One of the things that is cracking me up as the national media start noticing there’s something happening over here is that they don’t really get what this project is doing. I think they’re pigeonholing me with all those starched-shirt serious journalists who can talk in grave tones and detailed factoids about their work. If not that, they think I’m some kind of expert in police violence or even a lawyer–an expert on Capitol Hill shenanigans. I’m not. I am an expert on this information, not on cops or police violence. I’m an expert on journalism and public records because I’ve done it and taught it for more than 20 years, and now I’m becoming an expert on crowdsourcing journalism.

I’m more like the person who’s writing the book than the author who has written a book. I’m just one guy who is trying to do what mainstream media and government refused to do, collect this important information for the American public.

I am becoming an expert in a particular area of police violence, fatal use of deadly force–a little bit–but I’m not going to write the book until the project in the Reno News & Review is complete.

Fatal Encounters did start out as an almost pure investigative and data journalism project. It was going to be based entirely on public documents that were crowdsoourced using the database of all the state and local law enforcement agencies that I created on the site. People are still doing that, for example, just this week a lawyer in Texas sent out public records requests to all 1,913 agencies in Texas. Another guy is handling Kansas.

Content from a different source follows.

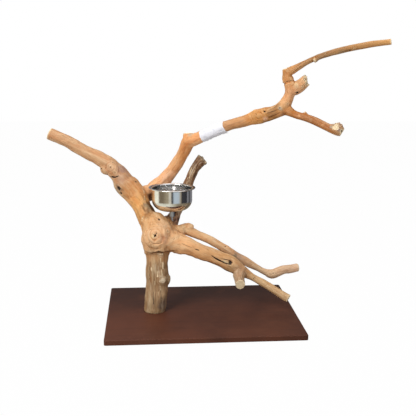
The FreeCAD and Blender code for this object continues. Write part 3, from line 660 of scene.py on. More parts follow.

But when law enforcement set up so many delays, I created the webform for article submissions. That brought in the crowdsourcing of data from published reports.

And then when the site started taking off, people started doing occasional in-person reporting—witness stuff, or things people they talked to said. I haven’t figured out how to work this into the database, but I’m saving it all.

And once I started accumulating real numbers, volunteers started popping up, creating visualizations and more sophisticated maps. Here’s one :http://ow.ly/AXX79

I take no ownership of this data, and I’ve freely given it to anyone who wants to use it for any reason, as long as they understand how young and incomplete the database is. Today, there are about 1,300 incidents in it from January 1, 2000 through today’s date. By Saturday or so, there will be 2,000 fact-checked killings. I believe the total number is more than 17,000. I just started the crowdsourcing aspect in March, so we’re just beginning.

So, in a nutshell, Fatal Enounters is an effort to create a database using crowdsourced data, crowdsourced reporting, crowdsourced analysis and crowdsourced presentation in what I think must be one of the largest crowdsourced journalism projects in history.